MEASUREMENT AND GAUGING - Cross-sectional scanning system speeds inspection of molded parts
Manufacturers of plastic electronics and automotive assembly housings, connectors, and medical devices often must supply hundreds of thousands of parts to their customers. After designing these products using CAD software, metal molds are made to form the features of the part. Injection molding machines are then used to force thermoplastic and thermosetting plastic materials into the mold cavity to form the desired part.
After this process is complete, the manufacturer must measure how well these often complex, multicavity preproduction parts conform to the original CAD model. This process, known as first article inspection, determines whether the product meets acceptance and quality control requirements.
In the past, this process was performed using touch-probe CMMs or 3-D digitizers to measure specific points on the part. This process can be both time consuming and labor intensive.
CGI (Eden Prairie, MN, USA; www.cgiinspection.com) has developed a number of proprietary 3-D scanning systems that use cross-sectional scanning to speed the first article inspection and analysis of these parts. One such machine, the Pearl-700, can be used to measure the characteristics of molded parts that fit into a scan envelope up to 2.5 × 1.75 × 3.5 in.
“To produce an accurate measurement of every aspect of complex injection-molded parts,” says Craig Crump, CEO of CGI, “the parts to be inspected are completely encased in CGI’s proprietary Encase-It encasing material” (see figure, part a).
a) To measure multicavity parts, they are first placed on a frame within a mold and urethane, hardener, and resin are used to fill the mold. b) To produce a 3-D model of the part, the system images slices of the part as they are machine using a fly cutter. c) After processing point cloud data obtained from multiple images, both the original CAD model of the part and the CAD model generated from the system can be digitally compared.

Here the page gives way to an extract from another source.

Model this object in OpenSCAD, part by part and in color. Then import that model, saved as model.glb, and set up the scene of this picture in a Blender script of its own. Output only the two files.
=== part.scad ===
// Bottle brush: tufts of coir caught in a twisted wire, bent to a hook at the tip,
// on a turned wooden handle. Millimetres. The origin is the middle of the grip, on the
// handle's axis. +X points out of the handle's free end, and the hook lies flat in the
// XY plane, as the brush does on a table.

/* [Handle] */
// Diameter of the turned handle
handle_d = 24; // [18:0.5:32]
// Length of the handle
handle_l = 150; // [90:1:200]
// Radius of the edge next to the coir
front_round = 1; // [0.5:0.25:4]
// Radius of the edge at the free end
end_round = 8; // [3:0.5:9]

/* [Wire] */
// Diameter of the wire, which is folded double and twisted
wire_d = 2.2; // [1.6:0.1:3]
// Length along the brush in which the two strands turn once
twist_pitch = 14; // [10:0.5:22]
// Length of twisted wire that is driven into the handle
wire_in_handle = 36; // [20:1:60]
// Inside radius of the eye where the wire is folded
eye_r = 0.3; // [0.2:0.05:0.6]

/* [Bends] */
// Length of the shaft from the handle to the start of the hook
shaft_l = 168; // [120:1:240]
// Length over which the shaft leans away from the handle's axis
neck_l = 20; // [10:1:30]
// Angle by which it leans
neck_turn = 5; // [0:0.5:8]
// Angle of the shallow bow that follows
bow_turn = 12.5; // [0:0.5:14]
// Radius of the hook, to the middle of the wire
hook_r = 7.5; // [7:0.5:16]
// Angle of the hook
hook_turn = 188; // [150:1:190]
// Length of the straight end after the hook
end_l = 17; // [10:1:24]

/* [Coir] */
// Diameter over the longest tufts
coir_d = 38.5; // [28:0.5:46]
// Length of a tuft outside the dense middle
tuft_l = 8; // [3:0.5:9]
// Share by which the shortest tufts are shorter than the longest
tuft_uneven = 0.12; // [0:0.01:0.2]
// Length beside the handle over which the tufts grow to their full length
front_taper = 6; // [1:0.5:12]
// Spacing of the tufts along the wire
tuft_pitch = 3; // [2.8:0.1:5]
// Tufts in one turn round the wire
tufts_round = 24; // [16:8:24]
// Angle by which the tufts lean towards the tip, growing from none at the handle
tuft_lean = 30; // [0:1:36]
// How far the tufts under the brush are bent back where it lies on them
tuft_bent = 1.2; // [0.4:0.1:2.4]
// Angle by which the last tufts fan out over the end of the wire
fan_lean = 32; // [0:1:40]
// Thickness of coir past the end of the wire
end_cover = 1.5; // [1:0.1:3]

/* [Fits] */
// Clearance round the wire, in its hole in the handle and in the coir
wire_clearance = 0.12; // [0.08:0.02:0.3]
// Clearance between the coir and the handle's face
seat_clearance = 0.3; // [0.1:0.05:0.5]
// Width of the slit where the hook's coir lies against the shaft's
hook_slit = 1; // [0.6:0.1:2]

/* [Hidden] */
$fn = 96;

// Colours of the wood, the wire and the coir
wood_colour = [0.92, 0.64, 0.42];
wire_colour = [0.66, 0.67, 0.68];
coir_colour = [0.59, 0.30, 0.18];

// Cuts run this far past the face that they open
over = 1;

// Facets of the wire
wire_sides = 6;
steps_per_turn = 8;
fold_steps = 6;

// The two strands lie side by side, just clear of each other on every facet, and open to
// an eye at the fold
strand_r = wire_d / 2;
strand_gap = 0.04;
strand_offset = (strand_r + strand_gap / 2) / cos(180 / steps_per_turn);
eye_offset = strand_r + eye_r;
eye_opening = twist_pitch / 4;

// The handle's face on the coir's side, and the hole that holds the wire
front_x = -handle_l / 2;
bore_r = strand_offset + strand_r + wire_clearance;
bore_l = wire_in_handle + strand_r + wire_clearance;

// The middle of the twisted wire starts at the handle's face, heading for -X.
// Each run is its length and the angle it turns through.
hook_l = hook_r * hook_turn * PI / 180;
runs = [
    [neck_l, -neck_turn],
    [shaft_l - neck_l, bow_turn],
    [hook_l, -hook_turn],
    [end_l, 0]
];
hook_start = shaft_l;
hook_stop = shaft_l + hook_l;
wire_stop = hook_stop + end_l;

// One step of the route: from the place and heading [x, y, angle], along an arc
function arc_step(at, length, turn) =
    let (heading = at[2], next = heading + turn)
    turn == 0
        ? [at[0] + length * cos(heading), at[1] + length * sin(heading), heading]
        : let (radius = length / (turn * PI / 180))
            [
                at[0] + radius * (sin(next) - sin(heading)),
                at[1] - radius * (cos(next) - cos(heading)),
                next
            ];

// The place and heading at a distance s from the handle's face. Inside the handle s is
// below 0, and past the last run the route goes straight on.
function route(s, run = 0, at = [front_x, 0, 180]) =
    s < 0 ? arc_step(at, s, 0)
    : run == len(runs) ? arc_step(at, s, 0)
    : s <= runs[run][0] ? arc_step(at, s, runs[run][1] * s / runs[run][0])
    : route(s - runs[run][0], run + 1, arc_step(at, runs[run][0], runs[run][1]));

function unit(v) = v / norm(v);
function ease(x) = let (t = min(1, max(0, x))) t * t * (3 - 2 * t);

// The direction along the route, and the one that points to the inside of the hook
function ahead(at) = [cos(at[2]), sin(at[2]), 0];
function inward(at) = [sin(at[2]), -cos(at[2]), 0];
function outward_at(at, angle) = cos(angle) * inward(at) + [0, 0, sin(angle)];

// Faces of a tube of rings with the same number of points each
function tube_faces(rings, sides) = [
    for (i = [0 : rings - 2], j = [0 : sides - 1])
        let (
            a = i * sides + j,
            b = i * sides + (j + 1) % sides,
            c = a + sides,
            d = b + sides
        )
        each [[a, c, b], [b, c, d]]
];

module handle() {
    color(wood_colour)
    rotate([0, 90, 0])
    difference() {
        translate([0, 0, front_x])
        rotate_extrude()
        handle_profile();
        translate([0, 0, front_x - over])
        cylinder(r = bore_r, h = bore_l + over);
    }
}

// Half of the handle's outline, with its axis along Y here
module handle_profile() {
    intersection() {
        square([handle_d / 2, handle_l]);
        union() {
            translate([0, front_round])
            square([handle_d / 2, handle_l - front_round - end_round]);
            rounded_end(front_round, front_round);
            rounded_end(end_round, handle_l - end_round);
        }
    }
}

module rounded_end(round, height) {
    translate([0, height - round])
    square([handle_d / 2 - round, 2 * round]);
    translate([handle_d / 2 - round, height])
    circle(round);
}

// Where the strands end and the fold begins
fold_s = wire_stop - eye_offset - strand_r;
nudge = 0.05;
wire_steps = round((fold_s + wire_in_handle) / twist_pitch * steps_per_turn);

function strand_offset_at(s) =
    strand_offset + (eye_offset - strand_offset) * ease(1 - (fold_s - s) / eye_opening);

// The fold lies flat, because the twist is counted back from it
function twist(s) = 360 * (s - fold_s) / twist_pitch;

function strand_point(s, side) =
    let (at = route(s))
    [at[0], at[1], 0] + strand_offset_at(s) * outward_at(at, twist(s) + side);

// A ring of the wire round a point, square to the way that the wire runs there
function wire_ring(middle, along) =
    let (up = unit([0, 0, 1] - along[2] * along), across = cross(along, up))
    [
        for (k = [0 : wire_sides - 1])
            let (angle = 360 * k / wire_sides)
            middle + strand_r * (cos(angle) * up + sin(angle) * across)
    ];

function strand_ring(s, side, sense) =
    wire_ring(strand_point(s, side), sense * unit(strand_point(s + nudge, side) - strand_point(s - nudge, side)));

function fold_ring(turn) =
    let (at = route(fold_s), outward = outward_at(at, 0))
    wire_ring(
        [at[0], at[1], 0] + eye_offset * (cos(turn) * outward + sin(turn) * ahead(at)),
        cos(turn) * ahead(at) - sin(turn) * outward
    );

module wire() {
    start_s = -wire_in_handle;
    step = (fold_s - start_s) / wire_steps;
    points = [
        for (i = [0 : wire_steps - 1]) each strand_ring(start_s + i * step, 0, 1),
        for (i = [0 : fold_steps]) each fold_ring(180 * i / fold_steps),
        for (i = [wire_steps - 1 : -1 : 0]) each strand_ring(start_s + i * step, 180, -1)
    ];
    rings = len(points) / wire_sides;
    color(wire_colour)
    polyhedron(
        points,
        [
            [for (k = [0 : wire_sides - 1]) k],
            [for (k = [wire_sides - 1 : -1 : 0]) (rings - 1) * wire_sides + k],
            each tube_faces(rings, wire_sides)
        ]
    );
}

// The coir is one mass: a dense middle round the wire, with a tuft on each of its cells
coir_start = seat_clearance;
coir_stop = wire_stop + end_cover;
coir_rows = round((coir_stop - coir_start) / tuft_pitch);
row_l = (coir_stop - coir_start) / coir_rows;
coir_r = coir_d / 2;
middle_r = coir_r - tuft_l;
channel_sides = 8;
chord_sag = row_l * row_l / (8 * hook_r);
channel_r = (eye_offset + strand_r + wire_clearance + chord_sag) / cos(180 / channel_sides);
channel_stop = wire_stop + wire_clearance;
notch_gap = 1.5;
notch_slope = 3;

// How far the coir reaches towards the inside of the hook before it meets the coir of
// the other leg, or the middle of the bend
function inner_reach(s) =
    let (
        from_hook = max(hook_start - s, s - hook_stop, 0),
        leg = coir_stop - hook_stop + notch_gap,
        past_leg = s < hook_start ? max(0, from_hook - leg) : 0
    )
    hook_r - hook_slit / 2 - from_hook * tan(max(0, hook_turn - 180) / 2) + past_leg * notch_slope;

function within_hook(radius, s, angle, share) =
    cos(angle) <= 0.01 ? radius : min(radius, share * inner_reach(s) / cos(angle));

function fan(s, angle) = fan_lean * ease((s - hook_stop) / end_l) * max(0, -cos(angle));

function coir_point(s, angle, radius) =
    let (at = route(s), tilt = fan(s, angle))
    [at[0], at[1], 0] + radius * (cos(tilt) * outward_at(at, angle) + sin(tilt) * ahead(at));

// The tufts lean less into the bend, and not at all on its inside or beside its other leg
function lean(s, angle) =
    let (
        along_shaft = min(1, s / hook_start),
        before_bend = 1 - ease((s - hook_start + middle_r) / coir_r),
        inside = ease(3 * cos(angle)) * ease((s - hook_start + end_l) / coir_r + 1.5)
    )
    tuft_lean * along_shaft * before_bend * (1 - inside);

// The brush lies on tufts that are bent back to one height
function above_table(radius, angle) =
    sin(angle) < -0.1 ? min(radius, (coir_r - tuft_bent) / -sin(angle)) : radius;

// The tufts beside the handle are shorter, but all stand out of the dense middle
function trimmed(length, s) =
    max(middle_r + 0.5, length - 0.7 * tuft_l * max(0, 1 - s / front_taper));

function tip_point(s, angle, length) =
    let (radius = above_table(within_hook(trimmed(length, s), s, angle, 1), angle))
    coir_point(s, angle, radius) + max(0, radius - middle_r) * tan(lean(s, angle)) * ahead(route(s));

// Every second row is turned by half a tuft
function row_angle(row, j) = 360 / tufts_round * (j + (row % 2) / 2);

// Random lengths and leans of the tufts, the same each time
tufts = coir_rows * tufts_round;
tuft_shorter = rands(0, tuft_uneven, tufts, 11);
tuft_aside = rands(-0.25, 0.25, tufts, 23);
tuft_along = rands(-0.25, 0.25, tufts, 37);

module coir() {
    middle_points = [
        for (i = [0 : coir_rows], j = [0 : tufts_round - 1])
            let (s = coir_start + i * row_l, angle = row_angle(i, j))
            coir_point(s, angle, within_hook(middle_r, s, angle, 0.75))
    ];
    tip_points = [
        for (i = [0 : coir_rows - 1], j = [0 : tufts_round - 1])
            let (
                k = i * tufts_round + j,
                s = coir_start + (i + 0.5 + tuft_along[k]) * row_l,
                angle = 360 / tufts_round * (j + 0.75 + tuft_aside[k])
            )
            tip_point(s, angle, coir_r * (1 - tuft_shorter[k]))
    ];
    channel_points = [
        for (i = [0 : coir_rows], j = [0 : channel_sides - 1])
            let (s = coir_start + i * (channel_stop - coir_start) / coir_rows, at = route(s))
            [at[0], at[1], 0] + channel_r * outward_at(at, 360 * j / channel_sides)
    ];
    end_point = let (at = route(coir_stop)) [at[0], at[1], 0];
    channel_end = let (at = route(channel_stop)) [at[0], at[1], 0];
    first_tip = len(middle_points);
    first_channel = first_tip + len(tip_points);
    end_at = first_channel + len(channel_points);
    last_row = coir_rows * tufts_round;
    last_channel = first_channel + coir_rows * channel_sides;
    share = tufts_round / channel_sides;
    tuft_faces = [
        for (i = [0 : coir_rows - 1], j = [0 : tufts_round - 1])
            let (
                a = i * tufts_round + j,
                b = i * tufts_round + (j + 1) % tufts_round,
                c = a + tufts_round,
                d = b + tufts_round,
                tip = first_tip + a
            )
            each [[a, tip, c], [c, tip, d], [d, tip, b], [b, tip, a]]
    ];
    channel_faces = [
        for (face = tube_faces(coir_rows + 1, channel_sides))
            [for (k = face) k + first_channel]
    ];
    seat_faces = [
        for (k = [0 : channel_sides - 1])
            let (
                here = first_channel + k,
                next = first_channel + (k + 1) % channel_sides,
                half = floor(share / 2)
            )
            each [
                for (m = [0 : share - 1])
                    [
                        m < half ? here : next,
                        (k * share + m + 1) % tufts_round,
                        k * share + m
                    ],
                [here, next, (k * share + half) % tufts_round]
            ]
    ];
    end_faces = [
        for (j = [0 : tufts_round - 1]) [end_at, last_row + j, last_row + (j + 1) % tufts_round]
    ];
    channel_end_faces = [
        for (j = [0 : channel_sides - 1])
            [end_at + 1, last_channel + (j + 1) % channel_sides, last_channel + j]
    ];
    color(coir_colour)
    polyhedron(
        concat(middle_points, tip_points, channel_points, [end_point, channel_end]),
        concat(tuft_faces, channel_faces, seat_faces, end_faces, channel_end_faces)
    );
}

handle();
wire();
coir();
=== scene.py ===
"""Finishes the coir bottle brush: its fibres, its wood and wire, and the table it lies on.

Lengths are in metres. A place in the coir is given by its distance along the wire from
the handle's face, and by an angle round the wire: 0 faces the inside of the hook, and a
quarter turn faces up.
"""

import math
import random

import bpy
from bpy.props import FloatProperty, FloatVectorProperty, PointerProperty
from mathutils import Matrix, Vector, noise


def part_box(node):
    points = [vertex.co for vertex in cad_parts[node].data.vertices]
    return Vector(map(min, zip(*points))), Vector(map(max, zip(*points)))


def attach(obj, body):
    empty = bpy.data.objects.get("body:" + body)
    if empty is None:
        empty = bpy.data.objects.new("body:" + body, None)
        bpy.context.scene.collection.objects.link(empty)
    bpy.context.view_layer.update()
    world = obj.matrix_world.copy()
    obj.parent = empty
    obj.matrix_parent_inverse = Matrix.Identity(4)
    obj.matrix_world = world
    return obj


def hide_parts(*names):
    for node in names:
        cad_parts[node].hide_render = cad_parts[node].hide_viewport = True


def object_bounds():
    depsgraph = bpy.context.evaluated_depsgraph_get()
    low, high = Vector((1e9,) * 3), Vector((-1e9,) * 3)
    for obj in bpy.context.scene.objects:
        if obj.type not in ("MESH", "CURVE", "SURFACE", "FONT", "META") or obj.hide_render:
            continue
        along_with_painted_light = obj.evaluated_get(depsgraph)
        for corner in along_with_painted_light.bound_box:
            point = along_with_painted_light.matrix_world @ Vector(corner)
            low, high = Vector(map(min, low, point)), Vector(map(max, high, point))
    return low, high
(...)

After hardening, the potted part is then easily secured to a table within the Pearl-700. This part is illuminated using two banks of custom white LED panels that uniformly illuminate the surface of the device. To produce a 3-D model of the part, the system uses an end mill turning at 2500 rpm to machine away 0.001-in. layers of the potted device (see figure, part b).
After each thin layer is removed, the newly exposed cross-section is scanned using a 1.3-Mpixel A100 camera from Basler (Ahrensburg, Germany; www.baslerweb.com) that is interfaced to the system host computer using a FireWire interface. Positional z-data and image data are then stored on the PC’s hard drive for processing. Because the original CAD data must be compared with data obtained from this array of 2-D image data and positional information, a 3-D point cloud must be created from the stored data.
To accomplish this, single images are first thresholded and an edge-detection algorithm is used to determine boundary coordinates on each layer. The x-y data coordinates of the 2-D images are then combined with z-positional data to generate a 3-D point cloud. From this data, surface models of the part can be generated as nonuniform rational basis spline (NURBS) computer graphics models or in parametric or STL format, allowing the operator to visualize the surface of the part.
The data can also be output from the system in IGES, ASCII, or as binary points, allowing it to be imported into third-party CAD packages such as Rapidform XOR (Seoul, South Korea; www.rapidform.com), Geomagic (Research Triangle Park, NC, USA; www.geomagic.com), or Polyworks from Innovmetric (Québec, QC, Canada; www.innovmetric.com), which all enable complete CAD models to be created from the system’s 3-D scan data. In this way, both the original CAD model of the part and the CAD model generated from the system can be digitally compared (see figure, part c).
Already a number of companies are using the system for first article inspection. At Matrix Tooling (Wood Dale, IL, USA), for example, the company has used CGI’s larger CSS-1000 system to inspect parts that can fit within an envelope of 12 × 10.5 × 8 in. According to Gary Johansson, quality manager at Matrix Tooling, “If CMMs or optical gauges are used for this task, each measurement that is not accessible requires cutting of the part. Cross-sectional scanning also eliminates this time-consuming and inherently flawed task.”